It seems clear that serial sex abuser Donald Trump (SSAT) lawyers are going to make a free speech defense in his trial for his role in the January 6th riot and efforts to overturn the election, arguing that all he did was talk and that others were the ones who did things. But legal experts say that that will not wash.

“The indictment very carefully ties the words of Trump and others to actions that show that Trump and others said the things they said with the intent to carry out criminal activity,” [former federal prosecutor Christine] Adams said. “Notwithstanding the First Amendment, people are charged all the time with crimes based on their statements to others for example if they’re involved with a Ponzi scheme, if the government can establish the requisite criminal intent in making those statements.”

“This isn’t a reasonable argument, and it won’t fly in any court of law,” Anthony Michael Kreis, a Georgia State University law professor, told Salon.”The speech at the heart of the indictment informs the underlying criminal conspiracy and the indictment outlines conduct that was undertaken in furtherance of that conspiracy.

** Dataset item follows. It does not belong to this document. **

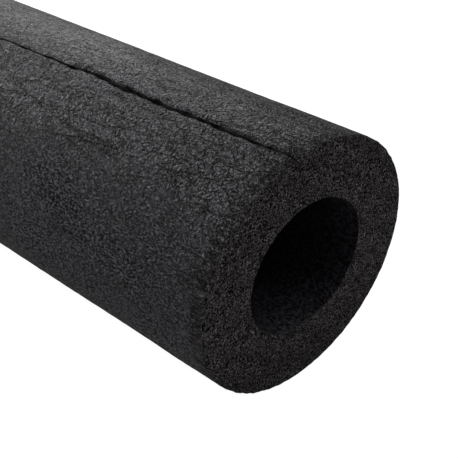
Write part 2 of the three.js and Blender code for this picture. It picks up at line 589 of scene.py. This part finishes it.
def make_tube():
    surface = build_surface()
    points, fields = relief(np.array(surface.points), np.array(surface.parts))
    mesh = bpy.data.meshes.new("lagging_tube")
    mesh.from_pydata((points * MM).tolist(), [], [tuple(int(i) for i in face) for face in surface.faces])
    mesh.polygons.foreach_set("material_index", surface.marks)
    for name, values in fields.items():
        mesh.attributes.new(name, "FLOAT", "POINT").data.foreach_set("value", values.astype(np.float32))
    work = bmesh.new()
    work.from_mesh(mesh)
    bmesh.ops.recalc_face_normals(work, faces=work.faces)
    for face in work.faces:
        face.smooth = True
    for edge in work.edges:
        edge.smooth = len({face.material_index for face in edge.link_faces}) == 1
    work.to_mesh(mesh)
    work.free()
    made = bpy.data.objects.new("lagging_tube", mesh)
    bpy.context.scene.collection.objects.link(made)
    return made


# Materials

def new_material(name):
    made = bpy.data.materials.new(name)
    made.use_nodes = True
    made.node_tree.nodes.clear()
    return made


class Nodes:
    """Short calls for building one material's nodes."""

    def __init__(self, material):
        self.tree = material.node_tree

    def add(self, kind, inputs=None, **settings):
        node = self.tree.nodes.new(kind)
        for key, value in settings.items():
            setattr(node, key, value)
        for key, value in (inputs or {}).items():
            if isinstance(value, bpy.types.NodeSocket):
                self.tree.links.new(value, node.inputs[key])
            else:
                node.inputs[key].default_value = value
        return node

    def vector_math(self, operation, inputs):
        return self.add("ShaderNodeVectorMath", inputs, operation=operation).outputs[0]

    def place(self, along=1):
        """Position on the object in millimetres, stretched along the tube."""
        coordinate = self.add("ShaderNodeTexCoord").outputs["Object"]
        return self.vector_math("MULTIPLY", {0: coordinate, 1: (along / MM, 1 / MM, 1 / MM)})

    def height(self):
        """Height above the surface that the tube lies on, in millimetres."""
        return self.add("ShaderNodeSeparateXYZ", {0: self.place()}).outputs["Z"]

    def warp(self, vector, wavelength, amount):
        """The position pushed about by soft noise, so that patterns don't run straight."""
        wave = self.add("ShaderNodeTexNoise", {"Vector": vector, "Scale": 1 / wavelength, "Detail": 1.0})
        centred = self.vector_math("SUBTRACT", {0: wave.outputs["Color"], 1: (0.5, 0.5, 0.5)})
        push = self.vector_math("SCALE", {0: centred, "Scale": amount})
        return self.vector_math("ADD", {0: vector, 1: push})

    def noise(self, vector, wavelength, detail=1.0, roughness=0.5):
        inputs = {"Vector": vector, "Scale": 1 / wavelength, "Detail": detail, "Roughness": roughness}
        return self.add("ShaderNodeTexNoise", inputs).outputs["Fac"]

    def cells(self, vector, size, feature="F1"):
        """Distance from the nearest cell's middle, or from its edge, as a share of the size."""
        inputs = {"Vector": vector, "Scale": 1 / size}
        return self.add("ShaderNodeTexVoronoi", inputs, feature=feature).outputs["Distance"]

    def cell_shade(self, vector, size):
        """A random number for each cell, the cells being those that cells() draws at this size."""
        colour = self.add("ShaderNodeTexVoronoi", {"Vector": vector, "Scale": 1 / size}).outputs["Color"]
        return self.add("ShaderNodeSeparateColor", {"Color": colour}).outputs[0]

    def range(self, value, low, high, new_low=0.0, new_high=1.0):
        """Carries the values from low to high over to a new range, with a soft start and end."""
        inputs = {"Value": value, "From Min": low, "From Max": high, "To Min": new_low, "To Max": new_high}
        return self.add("ShaderNodeMapRange", inputs, interpolation_type="SMOOTHSTEP").outputs["Result"]

    def spread(self, pattern, shares):
        """Carries a pattern from 0 to 1 over to two shares."""
        return self.range(pattern, 0.0, 1.0, *shares)

    def math(self, operation, first, second=0.0):
        return self.add("ShaderNodeMath", {0: first, 1: second}, operation=operation).outputs[0]

    def blend(self, share, first, second):
        """A number between two others."""
        return self.add("ShaderNodeMix", {0: share, 2: first, 3: second}, data_type="FLOAT").outputs[0]

    def attribute(self, name):
        """A number stored on the mesh's points."""
        return self.add("ShaderNodeAttribute", attribute_name=name).outputs["Fac"]

    def mix_colour(self, share, first, second):
        """A colour between two others, each given as a socket or as plain numbers."""
        plain = {6: first, 7: second}
        colours = {key: (*value, 1.0) if isinstance(value, tuple) else value for key, value in plain.items()}
        return self.add("ShaderNodeMix", {0: share, **colours}, data_type="RGBA").outputs[2]

    def bump(self, height, distance, strength=1.0, normal=None):
        """Relief of a height from 0 to 1 that stands distance millimetres at most."""
        inputs = {"Height": height, "Distance": distance * MM, "Strength": strength}
        if normal is not None:
            inputs["Normal"] = normal
        return self.add("ShaderNodeBump", inputs).outputs["Normal"]

    def finish(self, colour, roughness, normal, specular):
        shader = self.add(
            "ShaderNodeBsdfPrincipled",
            {"Base Color": colour, "Roughness": roughness, "Normal": normal, "Specular IOR Level": specular},
        )
        self.add("ShaderNodeOutputMaterial", {"Surface": shader.outputs[0]})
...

The argument is without merit.”

Kreis pointed to the example of a person joking about robbing banks, which would be protected free speech since it lacks criminal intent. He added that a person can even explain why it should be lawful to rob banks or praise bank robbers, and that is protected political speech. 

“However, a person cannot walk into a bank and say, ‘stick ’em up,’ and then cling to the First Amendment’s protections nor can two people plan to rob a bank and then claim they were just engaged in constitutionally protected thought,” Kreis said. 

Adanté Pointer, an Oakland civil rights attorney, said that while everyone has a Constitutional right to express their opinions, you cross the line from “constitutionally-protected speech to criminal conduct” when your motive and intent are in furtherance of a criminal conspiracy.

“Things changed when he weaponized his baseless statements to promote lawless activity, to present false evidence to the courts, and to recruit and direct fake electors and other co-conspirators to carry out the fraud,” Pointer said.